Politician Luisa Capelli, from L’Italia dei valori party (The Italy of Values), thinks that “leaving behind the supposed universal neutrality of the masculine form is an essential passage so that the feminine experience gets respect.”

“It is not true that these feminine forms (for positions of power) do not exist in Italian: there are plenty of examples from feminists, linguists and semiologists who have made a number of proposals,” says Capelli. “You can say ‘avvocata’ (lawyer) and ‘ministra’, but nobody does. Although many of us use those words, we are ignored. To change the symbolic order is hard work that requires a consensus based on the profound convictions of people.”

Sexism in language was identified as a global problem during the first world conference on the status of women, celebrated in Mexico in 1975. Many proposals and directives followed. In 1989, UNESCO issued the booklet Guidelines on Non-Sexist Language, aiming at helping “authors and editors avoid writing in a manner that reinforces questionable attitudes and assumptions about people and sex roles.”

Since the ’80s, Spain and Italy have gone in different directions.

The 2002 ‘Non-Sexist Administrative Manual’, published by The Association of Women’s Historical Studies of the University of Malaga, Spain, summarises the common sentiment: “Languages evolve to respond to the necessities of the communities that use them. In a society like ours, where there is a demand for equality, language, as a social product, not only has to reflect equality, but it also has to promote it.”

However, while having popularised the feminine for titles of importance, Spanish has not eliminated discrimination in the language …

While in Italy ...

Actually, they are still debating whether the gender of titles is strictly a grammatical issue. But some disagree.

"Language is never neutral. A language represents the society that uses it. That means that a society that represents women in a discriminatory way is a society that justifies and shares such discrimination," says Irene Giacobbe of the association, Power Gender.
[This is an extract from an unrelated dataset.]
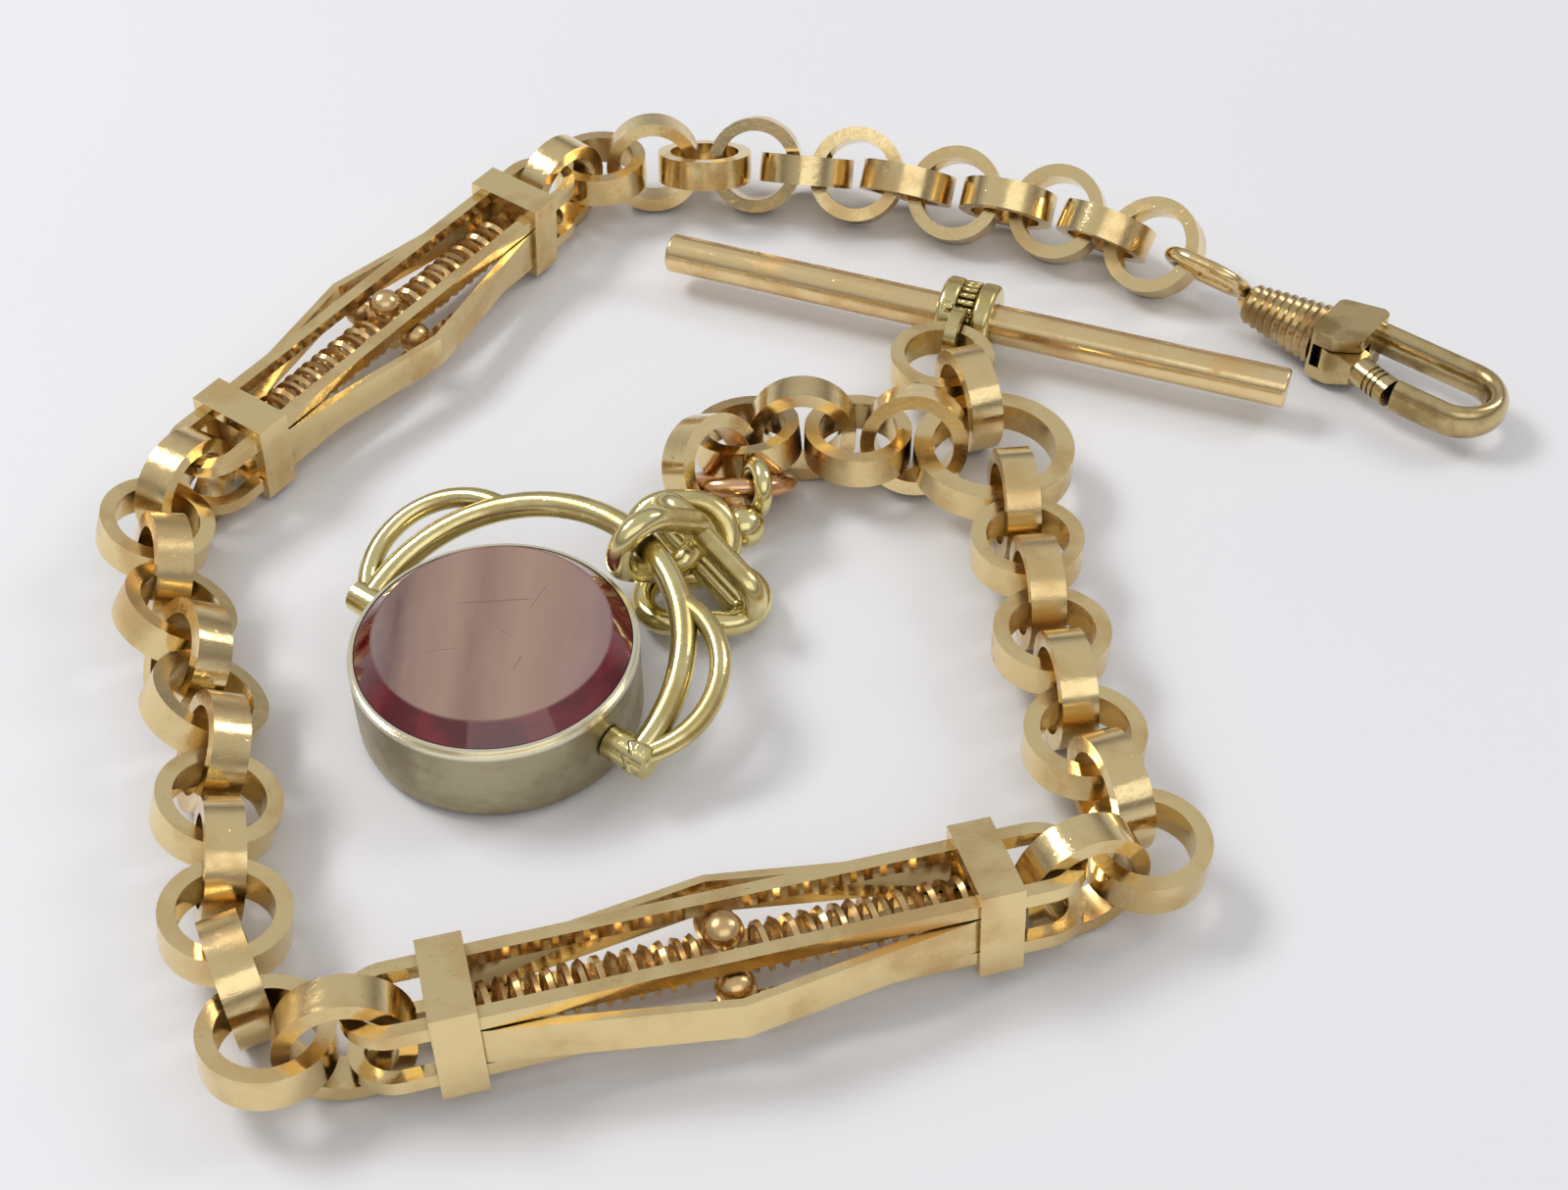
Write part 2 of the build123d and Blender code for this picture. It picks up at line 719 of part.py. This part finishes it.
# Knot: an eye round the jump ring, a joint, and closed loops of wire wound through each other,
# one of them round the stirrup's arch
def wire_loop(centre, direction, normal, half_length, half_width):
    # A closed oval loop of round wire, its ends half circles
    straight = half_length - half_width
    plane = Plane(origin=centre, x_dir=direction, z_dir=normal)
    with BuildPart() as loop:
        with BuildLine(plane) as path:
            Line((-straight, half_width), (straight, half_width))
            ThreePointArc((straight, half_width), (half_length, 0), (straight, -half_width))
            Line((straight, -half_width), (-straight, -half_width))
            ThreePointArc((-straight, -half_width), (-half_length, 0), (-straight, half_width))
        with BuildSketch(Plane(origin=path.line @ 0, x_dir=plane.z_dir, z_dir=path.line % 0)):
            Circle(knot_wire / 2)
        sweep()
    return loop.part


eye_angle = -70
arch_loop_angle = 75
arch_radius = (stirrup_reach * stirrup_reach + stirrup_bulge * stirrup_bulge) / (2 * stirrup_bulge)
arch_rise = stirrup_bulge - arch_radius
arch_x, arch_y = polar(arch_radius, arch_loop_angle)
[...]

Like professor Angelica Mucchi-Faina of Perugia University, Giacobbe thinks that the issue of how to address women in positions of responsibility has already been settled in Italy, although only in theory.
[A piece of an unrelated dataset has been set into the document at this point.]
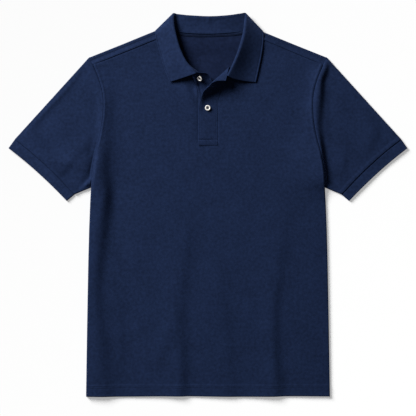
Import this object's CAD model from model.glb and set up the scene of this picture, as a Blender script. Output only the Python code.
"""The looks of a polo shirt laid flat on its back.

Sizes are in millimetres and become metres where a vertex is placed. +X is the wearer's left, +Y
runs from the hem to the collar and +Z is up. The sections follow the shirt as it is put together.
"""

import math

import bmesh
import bpy
import numpy as np
from mathutils import Euler, Matrix, Vector


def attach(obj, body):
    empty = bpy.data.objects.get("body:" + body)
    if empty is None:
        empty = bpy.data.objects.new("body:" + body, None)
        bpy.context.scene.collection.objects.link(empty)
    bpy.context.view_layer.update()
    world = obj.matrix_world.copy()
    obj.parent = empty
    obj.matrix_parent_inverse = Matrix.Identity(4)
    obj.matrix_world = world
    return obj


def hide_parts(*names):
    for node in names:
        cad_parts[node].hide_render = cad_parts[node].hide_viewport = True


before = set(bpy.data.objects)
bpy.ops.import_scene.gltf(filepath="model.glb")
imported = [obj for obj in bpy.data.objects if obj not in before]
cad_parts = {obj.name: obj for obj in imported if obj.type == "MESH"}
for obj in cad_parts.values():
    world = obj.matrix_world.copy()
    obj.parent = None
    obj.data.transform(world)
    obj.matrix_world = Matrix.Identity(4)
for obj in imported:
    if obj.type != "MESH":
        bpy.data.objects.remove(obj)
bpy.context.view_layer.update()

# ------------
# Back. One piece of pique knit, laid face down on the surface. It is cut long at the shoulders, so
# that it comes forward round the shoulder fold to a seam, where it is pressed over and topstitched.
MM = 0.001
KNIT_WALL = 1.2
BODY_HEIGHT = 5.4
SIDE_GAP = 0.2
SIDE_RADIUS = (BODY_HEIGHT - SIDE_GAP) / 2
SEAM_GAP = 0.15
HEM_Y = -392
ARMPIT = (239.9, 36.4)
SIDE = (  # x, y: half width of the body from the hem up to the armpit
    (250.2, -392.9), (249.3, -330), (248, -250), (246.6, -173), (245.4, -112),
    (243.8, -50), (241.6, 5), ARMPIT,
)
SHOULDER_TIP = (244.6, 302.9)
ARMHOLE_BACK = (  # x, y: from the armpit to the shoulder fold
    ARMPIT, (237.5, 80), (231, 130), (226.5, 180), (227.5, 230), (234, 270), SHOULDER_TIP,
)
SHOULDER_SEAM_END = (235.3, 288.6)
NECK_POINT = (70, 372.7)
NECK_SEAM_POINT = (69.5, 354.9)
NECK_SHIFT = 6
SHOULDER_SLOPE = -0.41
BACK_NECKLINE = (  # x, y: from the wearer's right to left
    (-70, 372.7), (-65, 356.9), (-42, 350.8), (3, 349.8), (48, 351.8), (71, 356.4), (76, 370.2),
)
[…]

However, "many women say that their titles sound badly in the feminine, they don't want to be an ‘avvocata’, although it is the correct form," she says. "What happens is that even observant media make mistakes calling them ‘avvocato’ or use the pejorative ‘avvocatessa’ and ‘presidentessa’ deliberately, because they cannot be so ignorant as to using a pejorative ending without realising it. And you end up in ‘humorous’ situations where you read ‘il ministro indossava una gonna vaporosa’ (the {male} minister wore a vaporous skirt)."

As in Spanish, in Italian the feminine ending ‘essa’ has pejorative connotations indicating a position of a lesser category or the wife of the real person in power.

"In the Italian Switzerland," she says, "there is a tragicomic difference in the use of news agencies. Even if ANSA (the state Italian agency) has guidelines to avoid sexism, most of its stories from Italy use the masculine form for women’s titles, while when it reports from Switzerland and Germany they use correctly ‘cancelliera’ (chancellor), ‘ministra’ and ‘avvocata’."

This apparently dull issue of feminine titles jumped to the front pages recently, when Bibiana Aido, Spain’s Minister of Equality, used the word ‘miembra’ (member) in public.

What’s the big deal? The word doesn’t exist. Yet.

“In most personal nouns,” says Aliaga Jiménez, there is a correlation between grammatical gender and the referential meaning of ‘sex’. It is a culturally significant correlation… All nouns referred to a person end up with a gender variation, sooner or later. And it is in that context that the words ‘miembra’, ‘testiga’ (witness) emerge, since, following the common rule in Spanish, the final ‘a’ is interpreted as belonging to the feminine.”

‘Testigo’ and ‘miembro’ are so far exceptions to the common rule and have no official feminine variation.

“The people who don’t know the history of language are the ones who get outraged by neologisms while accepting other words that caused scandal in the past,” says Aliaga Jiménez. “The idea that language only changes for the worse has no linguistic basis.”

According to Irene Giacobbe of the association, Power Gender, the difference with Spain is that “there has been a clear position and a positive reaction from (José Luis Rodríguez) Zapatero’s government.”

“But we are late in everything,” she says. “Italy modified family laws in the ’70s. The fascist law that considered rape a moral violation, and not a crime against a person, was changed only in 1996. This is a country in which the historic phobia against women has been masked with a great deal of care for the mother, and a lot is needed to dismantle it.”

What is needed, then?

“The problem is the scarcity of women in positions of power,” she adds. “This is the country with one of the lowest numbers of women managing companies and in Parliament… Girls and boys think they are equal while they remain in the school. They discover the difference when they enter the world of labour; girls find out that even when they graduated with the best scores in less time than their male colleagues, the system doesn’t reward them … All this has been studied and analysed. It remains to be part of the public debate.”